Each line from the beginning of the data below through the line containing "sheet = 0.5" should be repeated exactly, please.

Scripts that build objects:
◇ ◇ ◇ ◇ ◇ ◇ ◇

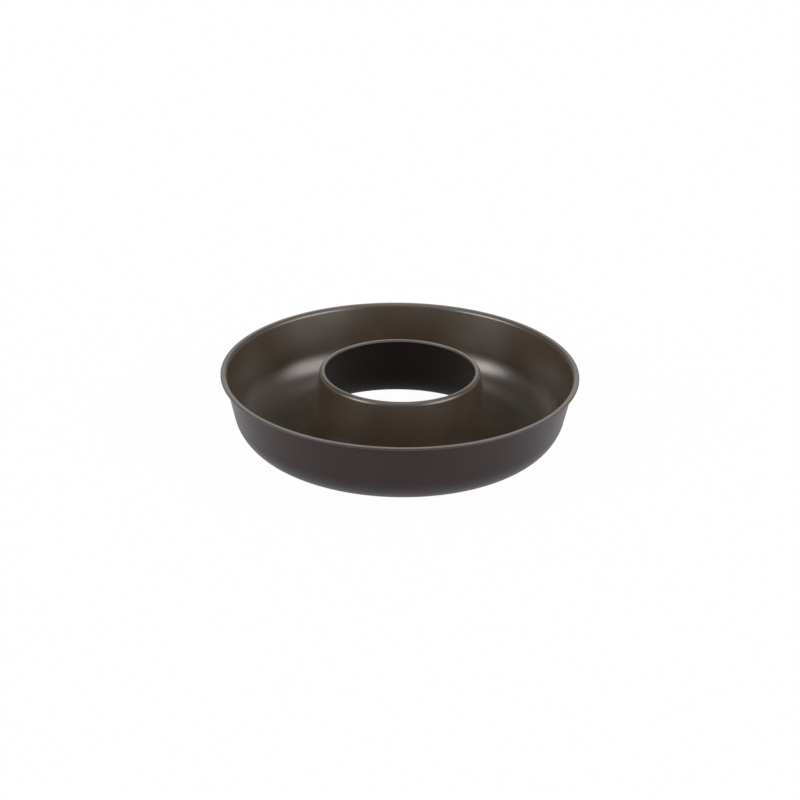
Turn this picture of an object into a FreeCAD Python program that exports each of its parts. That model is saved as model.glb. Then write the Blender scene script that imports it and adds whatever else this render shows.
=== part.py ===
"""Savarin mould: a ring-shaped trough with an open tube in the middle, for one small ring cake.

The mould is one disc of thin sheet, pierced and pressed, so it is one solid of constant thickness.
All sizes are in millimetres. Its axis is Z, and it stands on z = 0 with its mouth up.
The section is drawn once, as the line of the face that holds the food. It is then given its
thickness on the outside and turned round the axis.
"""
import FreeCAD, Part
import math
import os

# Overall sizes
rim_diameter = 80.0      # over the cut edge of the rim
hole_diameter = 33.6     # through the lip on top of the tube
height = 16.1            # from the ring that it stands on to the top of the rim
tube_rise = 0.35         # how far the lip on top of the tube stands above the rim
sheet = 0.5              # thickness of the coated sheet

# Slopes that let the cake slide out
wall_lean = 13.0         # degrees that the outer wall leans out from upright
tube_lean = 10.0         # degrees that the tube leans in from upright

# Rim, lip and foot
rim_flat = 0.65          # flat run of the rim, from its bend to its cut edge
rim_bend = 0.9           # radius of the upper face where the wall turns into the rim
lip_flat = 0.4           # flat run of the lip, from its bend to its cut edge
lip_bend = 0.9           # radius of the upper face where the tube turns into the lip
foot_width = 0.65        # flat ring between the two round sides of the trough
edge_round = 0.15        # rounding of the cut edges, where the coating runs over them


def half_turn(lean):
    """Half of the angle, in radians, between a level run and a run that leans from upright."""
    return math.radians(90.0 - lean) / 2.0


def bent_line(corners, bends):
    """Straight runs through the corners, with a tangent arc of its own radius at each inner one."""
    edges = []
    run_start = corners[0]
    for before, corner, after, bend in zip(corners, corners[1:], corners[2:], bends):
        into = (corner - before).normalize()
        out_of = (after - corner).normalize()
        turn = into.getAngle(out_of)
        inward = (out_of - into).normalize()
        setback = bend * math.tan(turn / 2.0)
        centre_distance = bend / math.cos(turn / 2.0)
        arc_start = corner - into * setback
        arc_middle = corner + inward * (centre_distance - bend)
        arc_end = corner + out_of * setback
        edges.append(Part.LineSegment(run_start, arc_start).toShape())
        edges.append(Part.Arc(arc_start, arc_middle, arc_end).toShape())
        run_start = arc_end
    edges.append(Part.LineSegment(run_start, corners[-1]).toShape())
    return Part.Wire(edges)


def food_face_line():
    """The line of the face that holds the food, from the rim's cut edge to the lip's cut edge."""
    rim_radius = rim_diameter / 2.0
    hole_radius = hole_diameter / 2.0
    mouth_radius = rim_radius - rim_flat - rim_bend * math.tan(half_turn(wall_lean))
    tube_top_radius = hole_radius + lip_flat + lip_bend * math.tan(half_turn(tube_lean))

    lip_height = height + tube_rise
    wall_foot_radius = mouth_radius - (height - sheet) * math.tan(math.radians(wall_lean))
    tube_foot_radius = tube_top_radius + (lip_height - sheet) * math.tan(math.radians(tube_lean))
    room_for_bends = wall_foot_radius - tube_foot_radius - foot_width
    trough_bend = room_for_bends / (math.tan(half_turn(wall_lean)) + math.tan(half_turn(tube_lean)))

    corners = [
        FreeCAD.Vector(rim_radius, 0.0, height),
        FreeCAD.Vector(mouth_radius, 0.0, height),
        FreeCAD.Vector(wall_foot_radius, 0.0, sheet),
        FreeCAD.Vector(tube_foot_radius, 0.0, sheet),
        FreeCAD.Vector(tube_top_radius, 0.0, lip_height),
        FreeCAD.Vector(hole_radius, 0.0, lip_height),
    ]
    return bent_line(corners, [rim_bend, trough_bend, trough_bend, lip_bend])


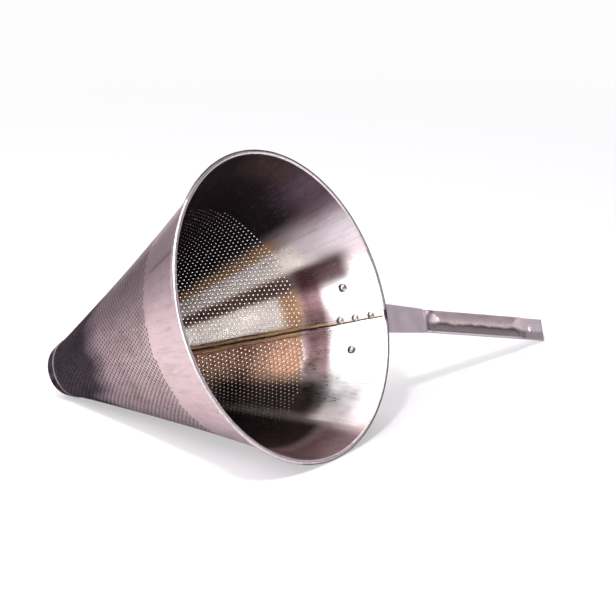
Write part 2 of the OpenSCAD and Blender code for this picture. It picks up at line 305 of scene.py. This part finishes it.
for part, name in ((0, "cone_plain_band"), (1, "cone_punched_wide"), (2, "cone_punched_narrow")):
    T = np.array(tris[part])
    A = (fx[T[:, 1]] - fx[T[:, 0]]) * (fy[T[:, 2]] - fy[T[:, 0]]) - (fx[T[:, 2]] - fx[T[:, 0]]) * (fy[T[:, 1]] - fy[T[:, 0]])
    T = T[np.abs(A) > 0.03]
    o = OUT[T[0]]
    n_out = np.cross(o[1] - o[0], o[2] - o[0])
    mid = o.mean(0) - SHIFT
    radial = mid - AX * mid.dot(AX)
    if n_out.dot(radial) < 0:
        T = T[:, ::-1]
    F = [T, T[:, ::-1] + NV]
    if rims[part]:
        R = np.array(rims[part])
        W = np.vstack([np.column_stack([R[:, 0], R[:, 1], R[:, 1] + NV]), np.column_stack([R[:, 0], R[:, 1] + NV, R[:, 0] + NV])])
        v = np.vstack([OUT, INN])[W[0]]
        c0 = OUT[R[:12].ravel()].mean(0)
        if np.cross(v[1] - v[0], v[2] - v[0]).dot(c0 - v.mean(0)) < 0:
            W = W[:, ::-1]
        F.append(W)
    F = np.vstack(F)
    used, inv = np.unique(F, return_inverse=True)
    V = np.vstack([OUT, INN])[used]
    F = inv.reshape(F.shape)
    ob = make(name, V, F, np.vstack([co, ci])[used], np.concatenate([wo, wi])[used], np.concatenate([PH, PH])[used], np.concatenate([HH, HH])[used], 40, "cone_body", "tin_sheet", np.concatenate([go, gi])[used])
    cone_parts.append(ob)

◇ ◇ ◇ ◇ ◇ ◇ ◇

§ RESULT OF THIS EXERCISE
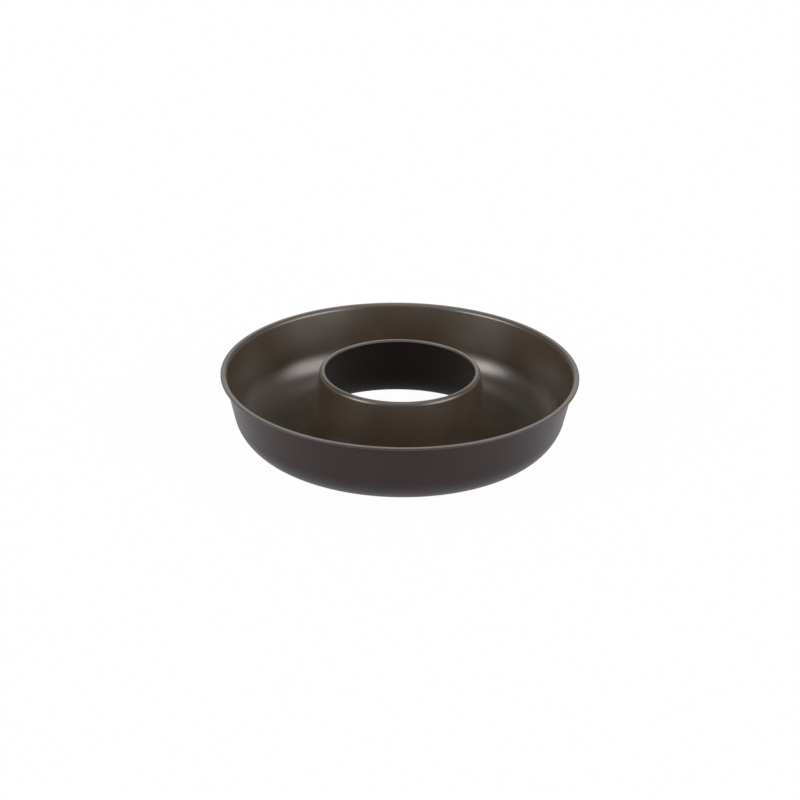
Turn this picture of an object into a FreeCAD Python program that exports each of its parts. That model is saved as model.glb. Then write the Blender scene script that imports it and adds whatever else this render shows.
=== part.py ===
"""Savarin mould: a ring-shaped trough with an open tube in the middle, for one small ring cake.

The mould is one disc of thin sheet, pierced and pressed, so it is one solid of constant thickness.
All sizes are in millimetres. Its axis is Z, and it stands on z = 0 with its mouth up.
The section is drawn once, as the line of the face that holds the food. It is then given its
thickness on the outside and turned round the axis.
"""
import FreeCAD, Part
import math
import os

# Overall sizes
rim_diameter = 80.0      # over the cut edge of the rim
hole_diameter = 33.6     # through the lip on top of the tube
height = 16.1            # from the ring that it stands on to the top of the rim
tube_rise = 0.35         # how far the lip on top of the tube stands above the rim
sheet = 0.5              # thickness of the coated sheet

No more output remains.